[Bug target/77308] surprisingly large stack usage for sha512 on arm

Tue Nov 1 11:43:00 GMT 2016

https://gcc.gnu.org/bugzilla/show_bug.cgi?id=77308

--- Comment #36 from wilco at gcc dot gnu.org ---
(In reply to Bernd Edlinger from comment #34)
> (In reply to Richard Earnshaw from comment #33)
> > (In reply to Wilco from comment #32)
> > > (In reply to Bernd Edlinger from comment #31)
> > > > Furthermore, if I want to do -Os the third condition is FALSE too.
> > > > But one ldrd must be shorter than two ldr ?
> > > > 
> > > > That seems wrong...
> > > 
> > > Indeed, on a target that supports LDRD you want to use LDRD if legal.
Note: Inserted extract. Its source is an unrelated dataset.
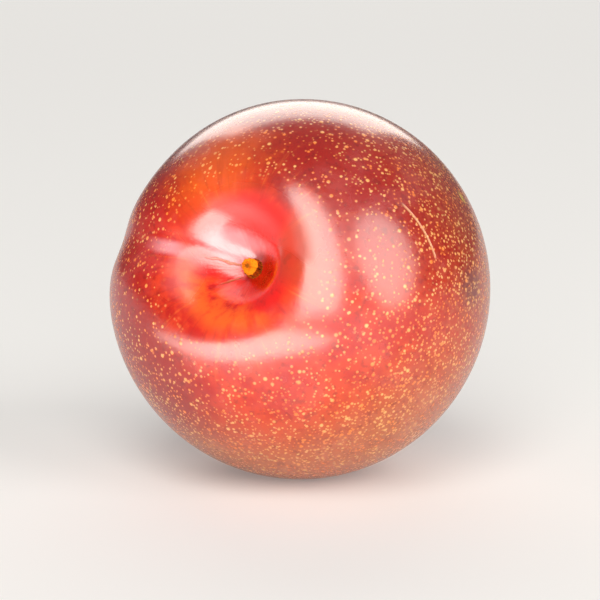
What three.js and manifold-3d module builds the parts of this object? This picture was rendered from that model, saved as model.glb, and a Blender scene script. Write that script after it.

LDM
> > > should only be tried on Thumb-1. Emitting LDRD from a peephole when the
> > > offset is in range will never increase code size so should always be enabled.
> > 
> > The logic is certainly strange.  Some cores run LDRD less quickly than they
> > can do LDM, or even two independent loads.  I suspect the logic is meant to
> > be: use LDRD if available and not (optimizing for speed on a slow
> > LDRD-device).
> 
> Ok, so instead of removing this completely I should change it to:
>    TARGET_LDRD
>    && (current_tune->prefer_ldrd_strd
>        || optimize_function_for_size_p (cfun))

That's better but still won't emit LDRD as it seems most cores have
prefer_ldrd_strd disabled... Given that we currently always emit LDRD/STRD for
DI mode accesses, this should just check TARGET_LDRD.